Lessons learned from Maui’s community-based reef management, watershed partnerships, long-term reef monitoring studies, and citizen science programs were shared throughout the International Coral Reef Symposium last week at the Honolulu Convention Center on Oahu.

The conference brought together over 2,500 of the world’s leading coral reef scientists in a week-long series of plenary sessions, workshops, public events and presentations.

Coming on the heels of the 2015 worldwide coral bleaching event, the conference made a strong point to translate coral reef science into action steps for managers, policy-makers and community-based organizations.

The theme, “Bridging Science to Policy,” acknowledges the critical and urgent need to address global coral reef decline.

A number of local nonprofits participated, including the Maui Nui Marine Resource Council, Maui Cultural Lands, West Maui Kumuwai, Project S.E.A. Link, Coral Reef Alliance, Maui Ocean Center and The Nature Conservancy, in addition to governmental agencies and resource managers.

“We are thrilled to be able to showcase the steps that Maui is taking to restore our island’s reefs,” said Robin Newbold, chair of the Maui Nui Marine Resource Council.

“Science repeatedly demonstrates that this is a critical time for coral reefs worldwide. It is time for Hawaii to focus our efforts on action.”

In 2013, Maui Nui Marine Resource Council’s Coral Reef Recovery Team published the Maui Coral Reef Recovery Plan.

The plan was developed by 20 of Hawaii’s most eminent scientists and led by Dr. Bob Richmond. The document describes Maui’s urgent need for reef protection and recovery, and provides an outline to help MNMRC actively implement reef restoration strategies.

“Studies show that 25 percent of Maui’s reefs have been lost in the past 20 years,” said Newbold. “We are also seeing continued coral decline, struggling fish populations and polluted near-shore waters.”
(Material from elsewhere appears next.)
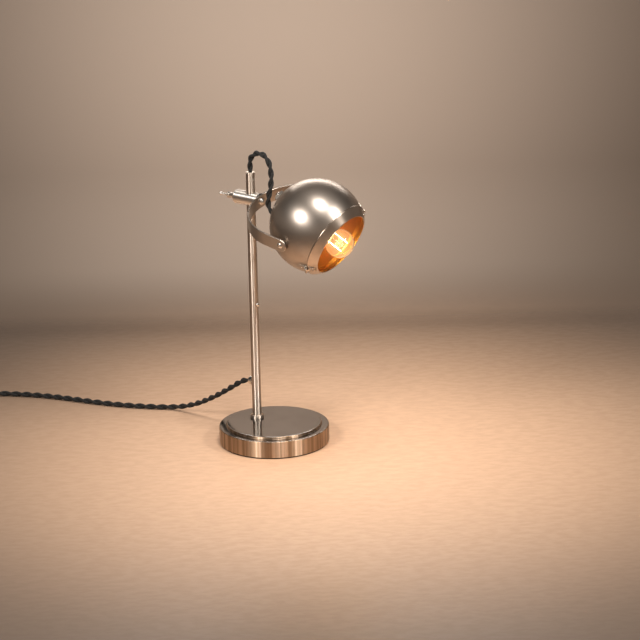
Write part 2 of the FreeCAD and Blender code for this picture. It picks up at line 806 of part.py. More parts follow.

The MCRP outlines a comprehensive framework for addressing these issues and supporting local reef recovery.

Actions include building the capacity of local communities to manage reef areas, reduce the amounts of sediments and nutrients flowing onto reefs, and increasing public awareness about the state of the island’s reefs.

“Despite these issues, there is hope. We have an opportunity to reverse Maui’s coral reef declines,” said Newbold, “but we must act now, before it really is too late. Attending the International Coral Reef Symposium gives us the ability to share our experiences while learning from a global network of scientists and mangers.”

Local cultural advisor, and son of the late environmentalist and Native Hawaiian community leader Ed Lindsey, Ekolu Lindsey served as a panelist for a session that explored the connectivity between Hawaii’s natural resources and cultural heritage.

Ekolu is the cultural advisor of Maui Nui Marine Resource Council, president of Maui Cultural Lands and vice president of `Uhane O Wa`a Kaulua.

Lindsey highlighted the efforts of Polanui Hiu Community Managed Makai Area, which utilizes ground-up, place-based management to restore fish populations and support reef recovery.